9.4 To the extent that with respect to the transfer or licensing referred to in Articles 9.2 and 9.3, further cooperation of the Partner or further formalities are required, the Partner grants an irrevocable power of attorney to MOJO to have any deeds executed in the name of the Partner which are necessary for the transfer or licensing, including but not limited to the drawing up of an exclusive license deed, and the Partner will cooperate.
Article 10 – Other provision
10.1 The Partner is not entitled to transfer its rights, interests and/or obligations under the agreement to third parties, except with MOJO's prior written consent.
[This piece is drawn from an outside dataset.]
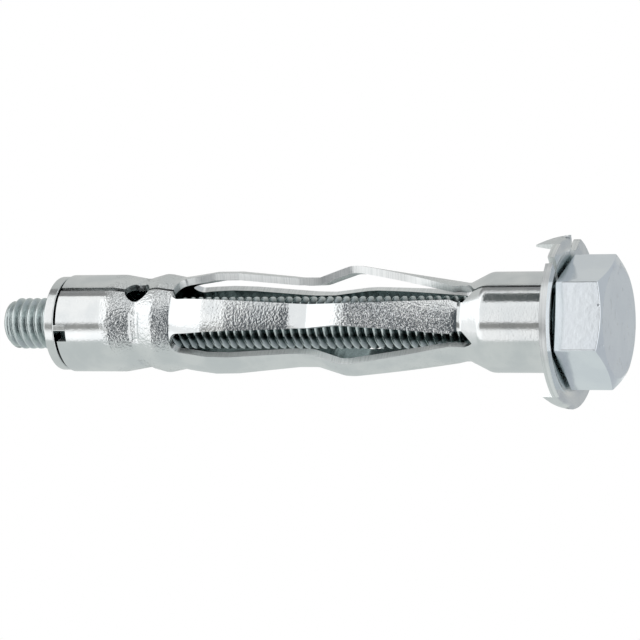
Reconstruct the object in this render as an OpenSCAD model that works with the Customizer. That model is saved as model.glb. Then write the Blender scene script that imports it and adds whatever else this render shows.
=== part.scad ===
// Hollow wall anchor: a hexagon-head screw runs through a slotted sheet sleeve
// and into a flanged nut that is held in the sleeve's far end. Turning the screw
// pulls the nut towards the collar and folds the five legs out behind the board.
// The axis is Z. The head's outer face lies at z = 0 and the screw's tip points up.
// Angles are measured from the sleeve's seam, which lies towards +X.

/* [Screw] */
// Outer diameter of the thread
thread_d = 6; // [5:0.1:7.2]
// Length of the screw that stands out past the nut
tip_out = 6.7; // [3:0.1:20]
// Length of the chamfer at the tip
tip_chamfer = 0.9; // [0.3:0.1:1.5]
// Width of the head across its flats
head_af = 13; // [12:0.1:16]
// Height of the head, without its washer face
head_h = 5.3; // [4:0.05:8]
// Diameter of the round washer face under the head
washer_d = 11.6; // [8:0.1:11.8]
// Height of the washer face
washer_h = 0.2; // [0.1:0.05:0.6]
// Running gap between the washer face and the collar
head_gap = 0.05; // [0.02:0.01:0.3]
// Slope of the chamfer on the head's outer corners
head_chamfer_slope = 30; // [15:1:35]
// Angle of one of the head's flats from the seam
head_turn = 21; // [0:1:60]

/* [Sheet and collar] */
// Thickness of the sleeve's sheet
sheet_t = 0.8; // [0.5:0.05:1]
// Depth of the seat that is pressed into the collar for the head
seat_depth = 0.55; // [0.1:0.05:0.8]
// Length of the slope round the seat, measured out from the axis
seat_run = 0.6; // [0.5:0.05:1]
// Distance from the head's corners out to the bottom of that slope, at mid sheet
seat_room = 0.2; // [0.1:0.05:1]
// Width of the flat rim round the seat, at mid sheet
rim_w = 1.25; // [1.1:0.05:4]
// Bend radius between the collar and the barrel, at mid sheet
collar_bend = 0.9; // [0.6:0.1:1.5]
// Width of the slit along the seam
seam_w = 0.25; // [0.1:0.05:0.6]
// Width of the slit where it crosses the collar
collar_slit_w = 0.7; // [0.3:0.1:2]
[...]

10.2 Camera surveillance may be used at/in the event locations to monitor and secure persons, goods, information, buildings, grounds, business and (production) processes present. The cameras record image and sound and presence on/in and around the venue 24 hours a day. Signs indicate that cameras are being used. For more information on how MOJO handles the processing of personal data in relation to camera surveillance, MOJO refers to MOJO's privacy statement which can be found at www.mojo.nl/privacy-statement.
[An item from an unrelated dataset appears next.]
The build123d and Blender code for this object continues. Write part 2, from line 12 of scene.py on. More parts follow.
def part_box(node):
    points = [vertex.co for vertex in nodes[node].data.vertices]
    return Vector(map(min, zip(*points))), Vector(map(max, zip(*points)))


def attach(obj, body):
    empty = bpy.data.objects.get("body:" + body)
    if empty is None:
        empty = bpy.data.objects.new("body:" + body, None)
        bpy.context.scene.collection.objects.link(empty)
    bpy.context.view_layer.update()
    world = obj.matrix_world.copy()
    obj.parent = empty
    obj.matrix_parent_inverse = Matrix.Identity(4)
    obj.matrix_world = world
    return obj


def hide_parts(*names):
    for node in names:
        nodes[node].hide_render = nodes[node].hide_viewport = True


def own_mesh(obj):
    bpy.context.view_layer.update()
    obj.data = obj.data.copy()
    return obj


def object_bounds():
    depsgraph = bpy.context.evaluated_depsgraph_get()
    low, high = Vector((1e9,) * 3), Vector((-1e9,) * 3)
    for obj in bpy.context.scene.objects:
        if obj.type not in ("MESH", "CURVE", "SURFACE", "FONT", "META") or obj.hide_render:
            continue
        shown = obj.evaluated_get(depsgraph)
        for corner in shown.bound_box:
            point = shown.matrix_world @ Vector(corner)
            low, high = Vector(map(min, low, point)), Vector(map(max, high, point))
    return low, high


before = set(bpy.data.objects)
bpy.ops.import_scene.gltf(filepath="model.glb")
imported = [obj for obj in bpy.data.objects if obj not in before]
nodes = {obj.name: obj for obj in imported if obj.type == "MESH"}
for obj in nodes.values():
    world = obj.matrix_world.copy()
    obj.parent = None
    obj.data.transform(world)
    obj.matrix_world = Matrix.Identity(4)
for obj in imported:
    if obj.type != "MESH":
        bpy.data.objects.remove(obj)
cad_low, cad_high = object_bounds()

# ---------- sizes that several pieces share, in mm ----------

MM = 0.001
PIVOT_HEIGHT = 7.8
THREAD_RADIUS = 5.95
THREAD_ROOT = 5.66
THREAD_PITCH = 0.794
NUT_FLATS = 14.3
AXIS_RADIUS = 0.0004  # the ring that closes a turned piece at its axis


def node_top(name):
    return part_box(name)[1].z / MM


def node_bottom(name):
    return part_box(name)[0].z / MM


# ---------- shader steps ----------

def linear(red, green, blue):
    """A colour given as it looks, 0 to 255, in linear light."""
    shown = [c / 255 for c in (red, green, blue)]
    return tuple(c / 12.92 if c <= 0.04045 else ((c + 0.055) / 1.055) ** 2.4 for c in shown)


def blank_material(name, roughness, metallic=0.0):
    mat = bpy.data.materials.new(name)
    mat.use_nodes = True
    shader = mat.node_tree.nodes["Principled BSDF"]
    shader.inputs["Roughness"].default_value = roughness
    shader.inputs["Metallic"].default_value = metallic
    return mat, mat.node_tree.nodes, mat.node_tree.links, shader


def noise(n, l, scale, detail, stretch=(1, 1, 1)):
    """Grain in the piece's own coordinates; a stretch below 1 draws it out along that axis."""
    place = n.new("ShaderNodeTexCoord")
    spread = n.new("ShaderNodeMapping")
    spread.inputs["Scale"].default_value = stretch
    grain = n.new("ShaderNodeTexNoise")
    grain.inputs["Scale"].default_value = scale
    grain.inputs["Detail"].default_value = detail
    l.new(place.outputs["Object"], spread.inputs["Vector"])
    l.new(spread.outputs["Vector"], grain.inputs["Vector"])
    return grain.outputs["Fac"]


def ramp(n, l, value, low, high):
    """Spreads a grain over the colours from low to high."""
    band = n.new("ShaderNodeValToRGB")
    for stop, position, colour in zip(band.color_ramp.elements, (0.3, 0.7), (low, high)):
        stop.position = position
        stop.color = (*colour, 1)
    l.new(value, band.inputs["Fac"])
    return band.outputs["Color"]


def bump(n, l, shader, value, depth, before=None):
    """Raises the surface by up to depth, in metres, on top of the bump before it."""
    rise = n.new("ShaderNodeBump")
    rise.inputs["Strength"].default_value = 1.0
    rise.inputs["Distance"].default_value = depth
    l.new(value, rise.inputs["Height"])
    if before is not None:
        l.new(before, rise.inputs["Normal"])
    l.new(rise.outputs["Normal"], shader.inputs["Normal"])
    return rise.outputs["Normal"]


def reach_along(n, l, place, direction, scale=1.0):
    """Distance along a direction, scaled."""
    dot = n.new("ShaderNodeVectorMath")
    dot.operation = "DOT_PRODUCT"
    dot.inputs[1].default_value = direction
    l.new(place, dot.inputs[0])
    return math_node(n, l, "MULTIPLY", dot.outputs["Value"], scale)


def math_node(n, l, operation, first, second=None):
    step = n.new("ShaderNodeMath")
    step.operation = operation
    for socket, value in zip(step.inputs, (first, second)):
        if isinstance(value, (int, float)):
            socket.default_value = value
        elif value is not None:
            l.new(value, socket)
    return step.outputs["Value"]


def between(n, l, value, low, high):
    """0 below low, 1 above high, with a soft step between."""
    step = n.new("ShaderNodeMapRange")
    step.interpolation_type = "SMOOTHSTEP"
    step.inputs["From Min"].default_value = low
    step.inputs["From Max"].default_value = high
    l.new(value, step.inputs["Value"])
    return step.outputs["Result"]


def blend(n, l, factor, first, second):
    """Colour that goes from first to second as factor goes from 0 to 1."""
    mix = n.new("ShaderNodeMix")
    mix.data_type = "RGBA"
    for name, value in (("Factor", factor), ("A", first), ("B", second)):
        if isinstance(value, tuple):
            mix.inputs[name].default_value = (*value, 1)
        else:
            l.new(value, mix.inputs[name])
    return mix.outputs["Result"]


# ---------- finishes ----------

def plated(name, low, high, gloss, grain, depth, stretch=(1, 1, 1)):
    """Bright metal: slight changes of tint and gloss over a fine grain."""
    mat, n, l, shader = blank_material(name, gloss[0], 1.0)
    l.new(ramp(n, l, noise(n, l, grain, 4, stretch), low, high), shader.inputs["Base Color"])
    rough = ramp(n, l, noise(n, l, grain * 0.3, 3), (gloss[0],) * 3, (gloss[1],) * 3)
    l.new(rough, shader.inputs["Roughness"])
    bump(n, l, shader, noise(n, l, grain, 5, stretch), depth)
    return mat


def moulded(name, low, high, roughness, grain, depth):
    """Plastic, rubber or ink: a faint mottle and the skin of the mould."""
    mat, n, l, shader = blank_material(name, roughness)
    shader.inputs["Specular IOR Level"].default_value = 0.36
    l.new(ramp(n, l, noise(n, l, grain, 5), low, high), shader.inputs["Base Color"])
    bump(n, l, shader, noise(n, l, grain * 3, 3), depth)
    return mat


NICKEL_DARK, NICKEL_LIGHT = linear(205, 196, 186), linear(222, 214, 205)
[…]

10.3 Each party is required to maintain absolute confidentiality with respect to all data, information and documents of a confidential nature received from the other party.
10.4 The invalidity of any provision of these terms and conditions shall not affect the validity of the remaining provisions of these terms and conditions.
10.5 The Partner shall make efforts to prevent and combat undesirable and/or transgressive behaviour of its subordinates and third parties, whether or not by pursuing an active policy and implementing codes of conduct.
10.6 Dutch law applies to all agreements between the Partner and MOJO. All disputes that may arise as a result of any agreement between MOJO and Partner shall be settled exclusively by the competent court in Amsterdam.
10.7 In case of differences in the interpretation of the Dutch and English text of these terms and conditions the Dutch text will prevail.